Data extract —
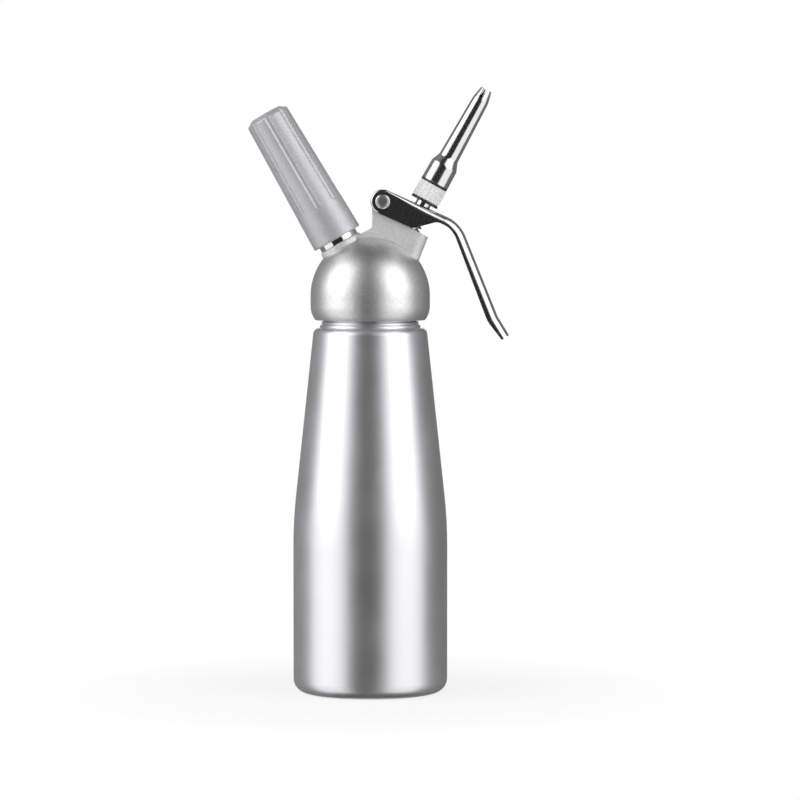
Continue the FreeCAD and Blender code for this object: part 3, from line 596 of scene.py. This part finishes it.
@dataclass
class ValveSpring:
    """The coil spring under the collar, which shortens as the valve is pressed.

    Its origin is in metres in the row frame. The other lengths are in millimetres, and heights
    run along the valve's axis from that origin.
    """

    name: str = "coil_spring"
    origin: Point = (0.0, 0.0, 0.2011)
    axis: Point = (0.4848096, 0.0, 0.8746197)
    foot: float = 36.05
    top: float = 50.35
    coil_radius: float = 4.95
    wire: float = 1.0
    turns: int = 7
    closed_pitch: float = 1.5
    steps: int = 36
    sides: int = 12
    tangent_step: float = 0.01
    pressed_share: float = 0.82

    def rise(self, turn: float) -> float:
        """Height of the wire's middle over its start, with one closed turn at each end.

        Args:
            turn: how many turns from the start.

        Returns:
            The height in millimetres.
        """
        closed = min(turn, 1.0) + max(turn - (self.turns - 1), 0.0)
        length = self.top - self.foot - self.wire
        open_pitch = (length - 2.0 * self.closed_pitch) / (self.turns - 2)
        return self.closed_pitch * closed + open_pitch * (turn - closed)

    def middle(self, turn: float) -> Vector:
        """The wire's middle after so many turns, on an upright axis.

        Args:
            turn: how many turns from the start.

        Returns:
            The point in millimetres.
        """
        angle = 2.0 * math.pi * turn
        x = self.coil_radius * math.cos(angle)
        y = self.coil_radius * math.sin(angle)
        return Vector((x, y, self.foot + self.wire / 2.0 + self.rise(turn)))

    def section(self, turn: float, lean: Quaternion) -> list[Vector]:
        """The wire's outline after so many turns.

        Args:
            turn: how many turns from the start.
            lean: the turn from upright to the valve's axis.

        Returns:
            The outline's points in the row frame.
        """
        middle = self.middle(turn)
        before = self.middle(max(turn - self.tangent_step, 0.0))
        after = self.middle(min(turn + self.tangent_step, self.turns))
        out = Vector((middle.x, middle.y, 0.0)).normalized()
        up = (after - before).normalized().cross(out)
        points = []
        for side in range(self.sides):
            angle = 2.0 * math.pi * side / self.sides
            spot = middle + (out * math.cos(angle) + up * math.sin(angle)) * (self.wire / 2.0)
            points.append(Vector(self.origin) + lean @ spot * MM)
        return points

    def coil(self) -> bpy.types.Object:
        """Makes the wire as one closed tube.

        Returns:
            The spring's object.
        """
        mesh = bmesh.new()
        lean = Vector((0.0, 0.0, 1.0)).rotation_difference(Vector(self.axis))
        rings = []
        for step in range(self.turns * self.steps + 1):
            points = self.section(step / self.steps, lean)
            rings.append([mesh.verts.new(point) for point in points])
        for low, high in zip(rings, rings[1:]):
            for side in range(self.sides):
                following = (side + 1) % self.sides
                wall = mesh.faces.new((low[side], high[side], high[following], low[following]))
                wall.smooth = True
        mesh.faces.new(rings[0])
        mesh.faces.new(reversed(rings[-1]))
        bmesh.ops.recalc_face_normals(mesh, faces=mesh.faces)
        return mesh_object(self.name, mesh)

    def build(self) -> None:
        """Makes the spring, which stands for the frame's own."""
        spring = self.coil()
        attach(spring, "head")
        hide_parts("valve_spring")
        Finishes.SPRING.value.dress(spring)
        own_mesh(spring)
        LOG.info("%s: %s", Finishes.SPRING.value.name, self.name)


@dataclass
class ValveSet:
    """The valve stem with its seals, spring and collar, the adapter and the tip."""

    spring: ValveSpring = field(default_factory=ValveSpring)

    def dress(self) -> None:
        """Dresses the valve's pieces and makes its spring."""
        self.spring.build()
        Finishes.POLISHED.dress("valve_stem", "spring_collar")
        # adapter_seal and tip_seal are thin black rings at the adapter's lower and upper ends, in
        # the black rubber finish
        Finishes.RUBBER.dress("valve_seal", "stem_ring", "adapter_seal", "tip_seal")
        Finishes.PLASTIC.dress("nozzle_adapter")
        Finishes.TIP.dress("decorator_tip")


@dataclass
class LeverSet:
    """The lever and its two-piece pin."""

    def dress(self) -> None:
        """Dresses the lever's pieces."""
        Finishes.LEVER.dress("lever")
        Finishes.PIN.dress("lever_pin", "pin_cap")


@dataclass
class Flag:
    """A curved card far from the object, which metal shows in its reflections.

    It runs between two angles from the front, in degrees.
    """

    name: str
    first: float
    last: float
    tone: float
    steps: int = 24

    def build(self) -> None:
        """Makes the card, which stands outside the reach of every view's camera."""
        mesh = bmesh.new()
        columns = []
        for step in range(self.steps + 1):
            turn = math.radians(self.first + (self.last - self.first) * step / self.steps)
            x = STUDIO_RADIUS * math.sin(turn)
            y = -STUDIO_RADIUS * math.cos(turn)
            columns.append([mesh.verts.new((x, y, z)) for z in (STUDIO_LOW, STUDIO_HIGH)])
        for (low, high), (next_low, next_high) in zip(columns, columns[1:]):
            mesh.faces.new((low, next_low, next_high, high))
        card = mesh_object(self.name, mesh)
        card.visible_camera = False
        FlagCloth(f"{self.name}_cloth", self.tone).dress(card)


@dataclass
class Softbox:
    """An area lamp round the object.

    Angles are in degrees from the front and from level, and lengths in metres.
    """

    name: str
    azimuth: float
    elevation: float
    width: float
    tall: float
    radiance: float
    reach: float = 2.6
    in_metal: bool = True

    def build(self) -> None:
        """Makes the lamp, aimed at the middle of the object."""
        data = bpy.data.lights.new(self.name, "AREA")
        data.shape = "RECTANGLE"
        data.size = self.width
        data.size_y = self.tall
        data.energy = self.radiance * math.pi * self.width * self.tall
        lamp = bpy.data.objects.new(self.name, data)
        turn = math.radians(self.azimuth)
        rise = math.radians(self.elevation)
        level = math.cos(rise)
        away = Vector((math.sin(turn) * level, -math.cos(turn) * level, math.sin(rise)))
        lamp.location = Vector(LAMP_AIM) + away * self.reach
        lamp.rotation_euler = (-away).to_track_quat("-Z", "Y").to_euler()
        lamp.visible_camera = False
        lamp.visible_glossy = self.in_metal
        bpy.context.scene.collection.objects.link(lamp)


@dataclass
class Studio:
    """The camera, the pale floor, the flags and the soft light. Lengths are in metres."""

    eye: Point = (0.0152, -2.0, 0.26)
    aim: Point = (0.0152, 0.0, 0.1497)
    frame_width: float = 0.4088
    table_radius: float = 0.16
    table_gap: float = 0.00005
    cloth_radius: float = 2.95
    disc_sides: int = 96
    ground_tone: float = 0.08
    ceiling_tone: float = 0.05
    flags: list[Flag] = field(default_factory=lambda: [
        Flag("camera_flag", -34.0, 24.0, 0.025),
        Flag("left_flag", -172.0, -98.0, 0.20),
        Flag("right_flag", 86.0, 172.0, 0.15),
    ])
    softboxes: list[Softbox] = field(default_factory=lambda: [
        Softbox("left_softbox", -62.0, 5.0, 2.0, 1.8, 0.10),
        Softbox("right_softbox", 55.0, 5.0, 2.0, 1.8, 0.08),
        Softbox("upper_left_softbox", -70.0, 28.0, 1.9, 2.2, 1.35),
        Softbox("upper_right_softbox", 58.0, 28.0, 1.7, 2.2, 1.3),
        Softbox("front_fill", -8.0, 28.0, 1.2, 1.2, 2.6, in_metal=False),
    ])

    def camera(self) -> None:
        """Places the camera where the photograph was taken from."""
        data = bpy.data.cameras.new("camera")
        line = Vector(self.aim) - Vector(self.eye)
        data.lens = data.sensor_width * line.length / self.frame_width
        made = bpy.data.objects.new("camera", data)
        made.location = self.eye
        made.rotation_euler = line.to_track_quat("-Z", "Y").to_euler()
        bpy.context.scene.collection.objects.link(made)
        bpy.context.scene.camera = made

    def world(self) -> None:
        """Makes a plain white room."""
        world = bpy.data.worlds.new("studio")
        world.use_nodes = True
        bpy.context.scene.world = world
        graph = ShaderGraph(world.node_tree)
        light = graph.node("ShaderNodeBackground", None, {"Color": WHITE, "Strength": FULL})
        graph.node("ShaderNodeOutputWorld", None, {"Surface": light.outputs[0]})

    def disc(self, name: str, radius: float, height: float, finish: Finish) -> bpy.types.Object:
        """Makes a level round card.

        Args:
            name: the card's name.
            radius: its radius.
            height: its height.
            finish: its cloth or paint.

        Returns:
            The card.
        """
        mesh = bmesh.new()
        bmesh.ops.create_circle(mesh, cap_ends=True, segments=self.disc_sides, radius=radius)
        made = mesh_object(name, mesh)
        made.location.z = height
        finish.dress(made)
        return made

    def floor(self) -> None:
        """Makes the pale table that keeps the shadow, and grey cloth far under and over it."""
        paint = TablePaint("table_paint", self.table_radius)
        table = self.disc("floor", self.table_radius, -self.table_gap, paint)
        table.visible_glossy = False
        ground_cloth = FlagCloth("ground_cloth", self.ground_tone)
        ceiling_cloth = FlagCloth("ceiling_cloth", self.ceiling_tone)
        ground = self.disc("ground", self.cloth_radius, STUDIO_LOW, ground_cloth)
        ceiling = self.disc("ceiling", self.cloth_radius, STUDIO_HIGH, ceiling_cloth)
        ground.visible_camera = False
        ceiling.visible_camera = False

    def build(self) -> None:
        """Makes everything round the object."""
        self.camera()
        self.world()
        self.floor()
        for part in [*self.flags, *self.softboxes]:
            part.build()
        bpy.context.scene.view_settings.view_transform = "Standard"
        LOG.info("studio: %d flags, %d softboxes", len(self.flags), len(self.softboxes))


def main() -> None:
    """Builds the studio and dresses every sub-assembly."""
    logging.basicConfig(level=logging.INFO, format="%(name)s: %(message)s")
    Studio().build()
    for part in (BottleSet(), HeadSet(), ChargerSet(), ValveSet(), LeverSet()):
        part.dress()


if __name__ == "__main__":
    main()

--

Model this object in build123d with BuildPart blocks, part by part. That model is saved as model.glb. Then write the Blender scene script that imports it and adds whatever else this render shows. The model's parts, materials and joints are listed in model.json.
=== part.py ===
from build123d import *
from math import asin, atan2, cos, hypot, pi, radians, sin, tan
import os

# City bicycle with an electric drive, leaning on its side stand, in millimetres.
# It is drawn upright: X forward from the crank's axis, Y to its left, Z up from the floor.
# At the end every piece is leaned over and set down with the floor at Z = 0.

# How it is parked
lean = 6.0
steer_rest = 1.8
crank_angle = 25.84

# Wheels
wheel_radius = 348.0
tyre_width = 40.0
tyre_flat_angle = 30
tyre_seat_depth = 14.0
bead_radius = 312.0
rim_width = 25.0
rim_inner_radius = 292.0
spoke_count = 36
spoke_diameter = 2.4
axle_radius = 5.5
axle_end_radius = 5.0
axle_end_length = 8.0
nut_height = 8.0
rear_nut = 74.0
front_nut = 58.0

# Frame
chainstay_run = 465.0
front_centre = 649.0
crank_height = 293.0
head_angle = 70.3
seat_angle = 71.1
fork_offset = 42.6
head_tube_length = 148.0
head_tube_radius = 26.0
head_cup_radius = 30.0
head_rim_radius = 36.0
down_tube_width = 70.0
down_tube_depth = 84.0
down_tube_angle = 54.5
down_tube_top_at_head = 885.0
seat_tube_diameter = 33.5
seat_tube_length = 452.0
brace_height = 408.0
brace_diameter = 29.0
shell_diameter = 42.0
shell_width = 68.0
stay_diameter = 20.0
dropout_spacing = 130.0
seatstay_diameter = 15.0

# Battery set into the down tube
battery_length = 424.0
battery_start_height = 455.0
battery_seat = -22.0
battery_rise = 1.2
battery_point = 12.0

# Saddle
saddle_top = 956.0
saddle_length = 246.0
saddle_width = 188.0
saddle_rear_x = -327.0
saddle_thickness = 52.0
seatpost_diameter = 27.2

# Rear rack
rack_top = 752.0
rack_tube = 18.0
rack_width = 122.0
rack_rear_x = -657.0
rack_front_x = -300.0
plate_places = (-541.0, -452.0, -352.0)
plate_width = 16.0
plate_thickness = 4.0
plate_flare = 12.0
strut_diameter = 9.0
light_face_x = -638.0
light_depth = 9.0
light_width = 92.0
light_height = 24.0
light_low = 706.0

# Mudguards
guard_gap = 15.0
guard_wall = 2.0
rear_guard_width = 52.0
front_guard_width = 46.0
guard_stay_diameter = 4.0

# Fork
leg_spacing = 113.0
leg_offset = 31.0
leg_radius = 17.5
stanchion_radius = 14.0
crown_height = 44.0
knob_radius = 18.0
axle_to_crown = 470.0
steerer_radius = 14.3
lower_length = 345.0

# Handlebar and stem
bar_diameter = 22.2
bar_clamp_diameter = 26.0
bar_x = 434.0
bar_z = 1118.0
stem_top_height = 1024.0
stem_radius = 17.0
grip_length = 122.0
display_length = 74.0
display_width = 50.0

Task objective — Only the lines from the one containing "Continue the FreeCAD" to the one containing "valve is pressed." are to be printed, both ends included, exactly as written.

Written solution —
Continue the FreeCAD and Blender code for this object: part 3, from line 596 of scene.py. This part finishes it.
@dataclass
class ValveSpring:
    """The coil spring under the collar, which shortens as the valve is pressed.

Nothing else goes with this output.